05 julho 2008

As mãos africanas de Pilatos (9) (continua)

A ZANU-PF soube exactamente como fazer as coisas no Zimbabwe: não tendo apoio popular tal como as parlamentares e a primeira volta da eleição presidencial claramente mostraram, transformou a segunda volta da eleição presidencial de 27 de Junho numa dupla operação: militar no terreno e fraudulenta nas urnas. A violência, a intimidação e a fraude foram a base da vitória rápida de Robert Mugabe, corolário de uma contagem de votos não menos rápida e previamente preparada. Tudo isso está documentado (recorde aqui e aqui). Ilegítimo, mas forte de um cesarismo reassegurado com o biombo de eleições auto-classificadas como defesa da soberania nacional, Mugabe foi, poucas horas depois do anúncio dos resultados, aos 84 anos, investido pela elite castrense da ZANU-PF para mais um mandato presidencial, tendo de seguida partido para o Egipto, onde se realizava a cimeira da União Africana.
No Egipto, a quase totalidade dos Estados africanos decidiu não só receber Mugabe como presidente como, também, sugerir, placidamente, que para o Zimbabwe se aplicasse a fórmula política do Quénia, a qual consiste no seguinte: manter os detentores do poder com a distribuição de algumas fatias à oposição, sob a fórmula ditirâmbica de "governo de unidade nacional".
Procedendo dessa dupla maneira, tornando africanas as mãos de Pilatos, a União Africana homologou a violência, a ilegalidade e a impunidade, abrindo claramente um precedente para o futuro: doravante em qualquer Estado uma determinada elite pode fazer o mesmo que a ZANU fez no Zimbabwe, pois não será condenada, tendo apenas que, em última instância, quenianizar um pouco a gestão do Estado.
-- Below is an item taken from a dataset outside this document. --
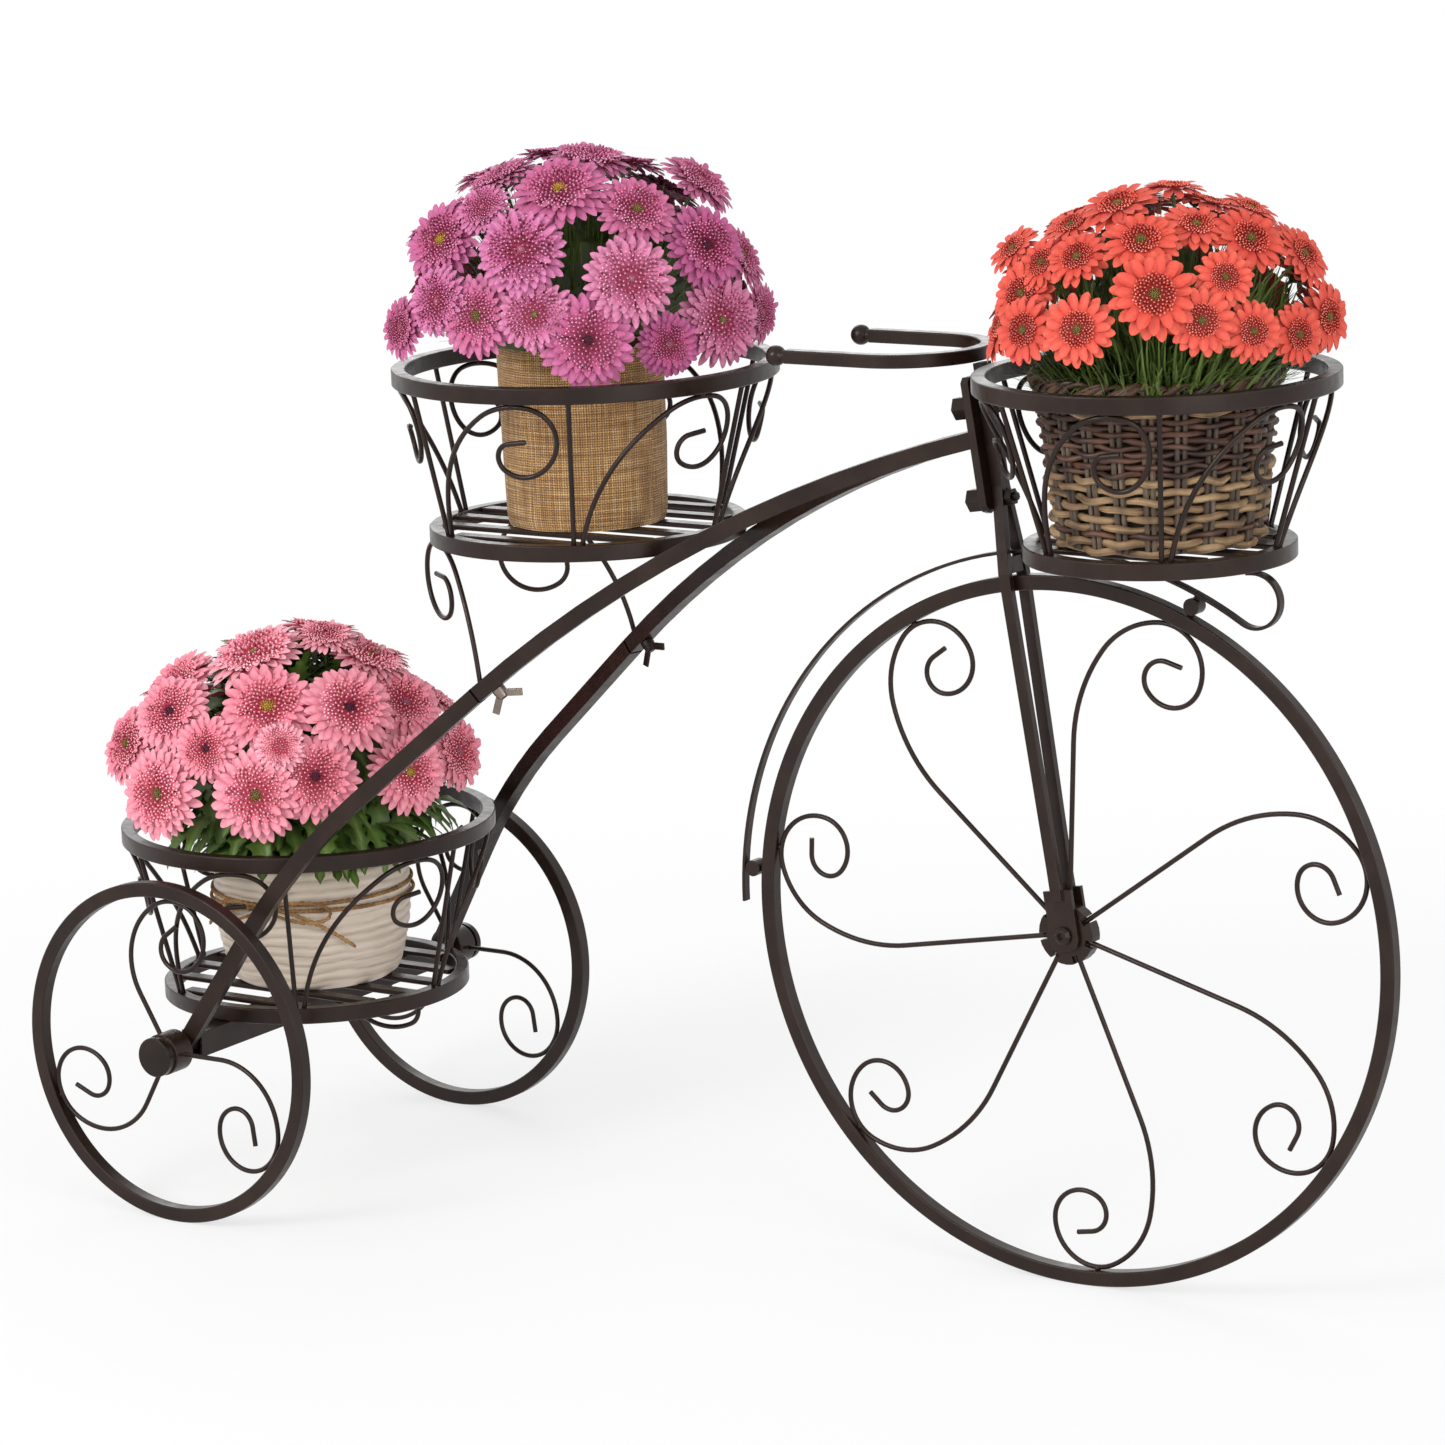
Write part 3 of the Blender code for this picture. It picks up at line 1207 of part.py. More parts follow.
def potted_plant(word, x, floor, sizes, pot_look, bloom_look):
    """One lift-out pot and the plant in it, standing on a basket's slats."""
    foot_radius, top_radius, height, ribs, bloom_radius, bloom_top = sizes
    frame = at(x, 0, floor)
    pot = pot_profile(foot_radius, top_radius, height, ribs)
    node(word + "_pot", [lathe(pot, frame, POT_STEPS)], pot_look)
    plant = plant_profile(foot_radius, top_radius, height, bloom_radius, bloom_top - floor)
    node(word + "_plant", [lathe(plant, frame, BLOOM_STEPS)], bloom_look)


def slat_top(bottom):
    """The height of a basket's floor, and the gap above it."""
    return bottom + RING_HEIGHT - SLAT_SINK + SEAT_GAP


def twine_bow(x, floor):
    """The twine round the ceramic pot, with the two loops of its bow on the near side."""
    share = TWINE_RISE / CERAMIC_HEIGHT
    wall = CERAMIC_FOOT_RADIUS + share * (CERAMIC_RADIUS - CERAMIC_FOOT_RADIUS)
    radius = wall + TWINE_RADIUS + SEAT_GAP + CERAMIC_RIB_DEPTH
    level = floor + TWINE_RISE
    sides = 2 * WIRE_RESOLUTION + 4
    profile = []
    for side in range(sides):
        angle = -2 * math.pi * side / sides
        profile.append((radius + TWINE_RADIUS * math.cos(angle), TWINE_RADIUS * math.sin(angle)))
    band = lathe(profile, at(x, 0, level), TWINE_TURN_STEPS)
    loops = []
    front = radius + 2 * TWINE_RADIUS + SEAT_GAP
    for side in (1, -1):
        frame = at(x, -front, level) @ UPRIGHT @ turned_by(-side * BOW_TILT, "Z")
        points = []
        for step in range(BOW_LOOP_STEPS + 1):
            angle = 2 * math.pi * step / BOW_LOOP_STEPS
            along = BOW_LOOP_LENGTH * (1 - math.cos(angle)) / 2
            across = BOW_LOOP_HALF * math.sin(angle) + TWINE_RADIUS * math.cos(angle / 2) * side
            lift = TWINE_RADIUS * math.cos(angle / 2) / 2
            points.append(frame @ Vector((side * along, across, lift)))
        loops.append(wire(points, TWINE_RADIUS))
    bow = node("twine_bow", [band], TWINE)
    knot = cylinder(TWINE_RADIUS * KNOT_SHARE, TWINE_RADIUS * KNOT_SHARE,
                    at(x, -radius, level) @ UPRIGHT, BOLT_SIDES)
    join(bow, "twine_knot", [knot])
    for index, loop in enumerate(loops):
        join(bow, f"twine_loop_{index + 1}", [loop])


def build():
    """Makes every sub-part in turn."""
    front_wheel()
    fork()
    head()
    handlebar()
    fender()
    side_tubes()
    seam_studs()
    rear_axle()
    rear_wheels()
    front_basket()
    upper_bottom = upper_basket()
    lower_bottom = lower_basket()
    front_floor = slat_top(front_basket_bottom())
    upper_floor = slat_top(upper_bottom)
    lower_floor = slat_top(lower_bottom)
    upper_x = REAR_AXLE_X + UPPER_BASKET_X
    lower_x = REAR_AXLE_X + LOWER_BASKET_X
    potted_plant("burlap", upper_x, upper_floor, (BURLAP_FOOT_RADIUS, BURLAP_RADIUS, BURLAP_HEIGHT, 0,
                                                  UPPER_BLOOM_RADIUS, UPPER_BLOOM_TOP), BURLAP, PINK_BLOOM)
    potted_plant("wicker", front_basket_x(), front_floor, (WICKER_FOOT_RADIUS, WICKER_RADIUS, WICKER_HEIGHT, 0,
                                                           FRONT_BLOOM_RADIUS, FRONT_BLOOM_TOP), WICKER,
                 CORAL_BLOOM)
    potted_plant("ceramic", lower_x, lower_floor, (CERAMIC_FOOT_RADIUS, CERAMIC_RADIUS, CERAMIC_HEIGHT,
                                                   CERAMIC_RIBS, LOWER_BLOOM_RADIUS, LOWER_BLOOM_TOP), CERAMIC,
                 ROSE_BLOOM)
    twine_bow(lower_x, lower_floor)


clear_scene()
PARTS = collection("bicycle_planter")
CUTTERS = collection("cutters")
build()
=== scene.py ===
"""Looks of the bicycle planter: smooth scrolled ironwork, three pots and their bouquets.

All sizes are in metres and all angles in degrees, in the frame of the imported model.
"""
import math

import bpy
import numpy as np
from mathutils import Matrix, Vector, noise

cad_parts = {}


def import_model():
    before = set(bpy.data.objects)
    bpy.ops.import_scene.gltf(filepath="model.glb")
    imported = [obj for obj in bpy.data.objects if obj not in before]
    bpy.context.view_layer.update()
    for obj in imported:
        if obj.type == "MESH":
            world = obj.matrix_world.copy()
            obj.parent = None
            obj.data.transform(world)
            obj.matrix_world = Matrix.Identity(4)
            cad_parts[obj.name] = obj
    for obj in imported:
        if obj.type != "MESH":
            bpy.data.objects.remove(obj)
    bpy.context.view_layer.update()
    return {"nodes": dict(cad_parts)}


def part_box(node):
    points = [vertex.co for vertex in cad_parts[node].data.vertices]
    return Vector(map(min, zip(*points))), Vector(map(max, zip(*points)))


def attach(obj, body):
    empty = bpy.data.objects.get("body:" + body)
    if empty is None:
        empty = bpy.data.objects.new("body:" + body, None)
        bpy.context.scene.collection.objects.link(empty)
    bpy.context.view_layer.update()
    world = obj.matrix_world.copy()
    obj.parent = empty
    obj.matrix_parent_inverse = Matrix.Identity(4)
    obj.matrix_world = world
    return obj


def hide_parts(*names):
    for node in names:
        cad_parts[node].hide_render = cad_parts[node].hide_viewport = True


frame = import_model()
RANDOM = np.random.default_rng(7)

# Camera: where it stands and how it looks
CAMERA_PLACE = (1.7913, -2.6413, 0.9909)
CAMERA_AZIMUTH = 34.21
CAMERA_ELEVATION = 11.84
CAMERA_ROLL = -2.17
CAMERA_LENS = 133.09
SENSOR_WIDTH = 36

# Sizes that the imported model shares
SIDES = (("left", 1), ("right", -1))
REAR_AXLE_X = -0.3333
FRONT_AXLE_X = 0.2373
FRONT_RADIUS = 0.215
REAR_RADIUS = 0.110
HALF_TRACK = 0.150
RIM_BAR = 0.009
SEAT_GAP = 0.0003
WELD_DEPTH = 0.001
HUB_RADIUS = 0.0183
SPOKE_RADIUS = 0.00155
HUB_SLOT_DEPTH = 0.005
FRONT_SPOKES = 7
FRONT_SPOKE_START = 138.5
FRONT_SPOKE_BENDS = ((0.100, 35), (0.050, 50), (0.0270, 118), (0.0195, 120), (0.0120, 140))
FRONT_SPOKE_TAIL = 0.010
REAR_HUB_RADIUS = 0.0165
REAR_HUB_HALF = 0.008
REAR_HUB_BORE = 0.0043
REAR_BOSS_RADIUS = 0.0115
REAR_BOSS_HEIGHT = 0.0025
REAR_DRUM_RADIUS = 0.0132
REAR_CAP_RADIUS = 0.0126
CAP_HEIGHT = 0.0045
CAP_CROWN = (0.0003, 0.0002)
REAR_SPOKES = 3
REAR_SPOKE_BENDS = ((0.0430, 90), (0.0285, 47), (0.0225, 147), (0.0155, 62), (0.0120, 97))
REAR_SPOKE_TAIL = 0.012
RING_HEIGHT = 0.010
RING_WIDTH = 0.0085
WIRE_RADIUS = 0.0016
BASKET_WIRES = 6
SLAT_WIDTH = 0.010
SLAT_THICKNESS = 0.003
SLAT_PITCH = 0.029
SLAT_SINK = 0.0005
SCROLL_SHIFT = 0.005
SCROLL_HEADING = 76
SCROLL_BENDS = ((0.125, 44), (0.0447, 44), (0.0211, 114), (0.0242, 86), (0.0093, 142))
SCROLL_TAIL = 0.012
SCROLL_REFERENCE_RADIUS = 0.115
FORK_RAKE = 8.36
HANDLE_BAR = 0.008
HANDLE_UNDERSIDE = 0.5533
HANDLE_RADIUS = 0.0466
HANDLE_SETBACK = 0.0035
HANDLE_ARM = 0.055
BALL_RADIUS = 0.0062
BALL_NECK_RADIUS = 0.0034
BALL_NECK_LENGTH = 0.0032
STRAP_RADIUS = 0.230
STRAP_THICKNESS = 0.002
STRAP_WIDTH = 0.006
STRAP_ANGLES = (181, 58.5)
STRAP_CURL = ((0.0160, -215),)
STRAP_CURL_TAIL = 0.004
LEG_TURN = 34
LEG_HEADING = 102
LEG_BENDS = ((0.150, -25), (0.0400, -54), (0.0234, -59), (0.0240, -151), (0.0125, -148))
LEG_TAIL = 0.013
LEG_SINK = 0.0025
BRACE_HEADING = -20
BRACE_STRAIGHT = 0.036
BRACE_BENDS = ((0.0450, -45), (0.0110, -190))
BRACE_TAIL = 0.006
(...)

Temos, assim, fortes e inquietantes indicadores do regresso das tiranias sob forma de neo-tiranias, apoiadas por corpos bem treinados de aparatchiques predadores, filtrados pela farsa das eleições e seguras de que manterão o poder.
Como explicar o comportamento da União Africana? Como explicar a sua cumplicidade, a sua bonomia?
Existem, quanto a mim, três hipóteses de explicação:
1. O companheirismo em si, produto de independências recentes, com a fórmula "come on, o colonialismo uniu-nos, não podemos esquecê-lo, é preciso compreender".
2. O camaradismo político, produto de caminhadas comuns (lutas de libertação, por exemplo), com a fórmula "come on, sofremos na luta, é preciso compreender".
3. O parceirismo da mão estrangeira, produto treinado de lógicas de imputação politicamente útil, com a fórmula "come on, é o Ocidente que sempre exagera tudo e orquestra problemas entre nós".
Nota: afinal só termino no próximo número...Saiba, entretanto, que em qualquer altura posso introduzir alterações no presente texto, o que, caso aconteça, será assinalado a vermelho. Finalmente, recomendo-vos a leitura do editorial do semanário "Savana" desta semana, com o título "Porque é que o MDC deve rejeitar um Governo de unidade nacional com a Zanu-PF".
Adenda: entretanto, o presidente da África do Sul, Thabo Mbeki, personagem-chave da diplomacia silenciosa, encontra-se de novo no Zimbabwe para negociações com Mugabe e com a oposição. Confira aqui.

3 comentários:

Anónimo disse...

Maybe one could add a fourth factor, The African Big Man or Madala complex. Mugabe is/was a respected, old man, he personifies the "African leader(chief" and hence, a lot of younger peers do not dare to oppose him.

Carlos Serra disse...

Hum...I will think...

Anónimo disse...

"Eu posso não concordar com algumas coisas do Presidente Chávez, mas há uma coisa que faço minhas as palavras do presidente Chávez, é que a política não está ao serviço da economia. A economia é que tem que estar ao serviço da política", afirmou Alberto João Jardim.
"Posso discordar de outras coisas, mas ele tem razão nisto", declarou, acrescentando que "a maneira como se faz é que se pode discutir, mas que o mundo se esqueceu que as populações não são números".